Institutes in Governance, Public Policy, and Civil Society (IGPC) have taken place in Spain in 2002 and 2003. Goals for the IGPC included gaining a better understanding of the role of civil society in promoting good governance and creating a network to nurture and sustain the relationships between the participants of the Institute and strengthen cooperation among their organizations and institutions.
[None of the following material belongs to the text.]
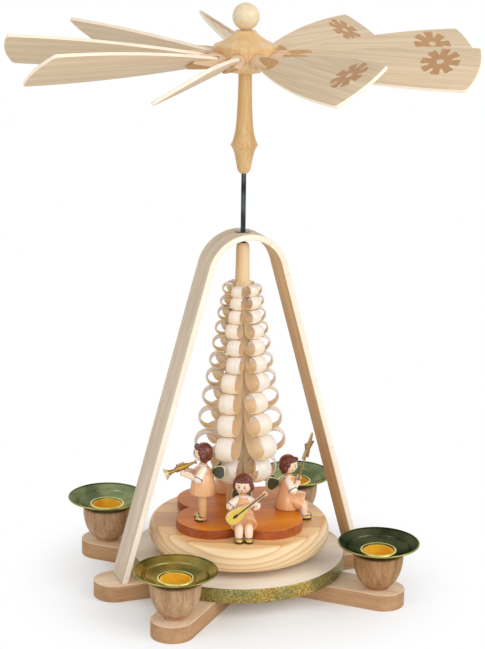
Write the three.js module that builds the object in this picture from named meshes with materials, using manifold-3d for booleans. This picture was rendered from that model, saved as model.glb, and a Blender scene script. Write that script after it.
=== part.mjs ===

===Institute in Sustainable Development Policies===

The Institute for Sustainable Development (ISD), which UME held in Casablanca, Morocco in 2000, was an interdisciplinary program designed to address the economics and politics of sustainable development at the local, national, regional, and global levels in the Middle East and North Africa. Taught by leading academics from institutions in the United States, Europe, and the MENA region, the ISD explored the most pressing sustainability issues facing the MENA region, including water management, renewable energy, industrial ecology, and sustainable agriculture.

==Board of directors==
President: Hala Taweel
Directors: Diego Hidalgo, Anne-Marie Codur, Farouk El-Baz, Roy Nirschel
Advisors: Andre Azoulay, Ali Belhaj, Samia Farouki, Devens Hamlen, Rita Hauser, Robert Karam, Hasan Khan, Leah McIntosh, Mark Mendell, Timothy Phillips, Dr. Shems Prinzivalli, William Prinzivalli, Henry Rosovsky, George Salem, Fuad Safwat, Oliver Stalter, Henry Steiner, Ahmed Snoussi, Mustafa Terrab, Desmond Tutu, and James Zogby.

==Funding and Affiliations==
UME has received substantial funding from the FRIDE Foundation , the U.S. Department of State Bureau for Educational and Cultural Affairs, and Roger Williams University in Bristol, Rhode Island.

UME maintains unofficial affiliations with Roger Williams University, Harvard University, and Boston College.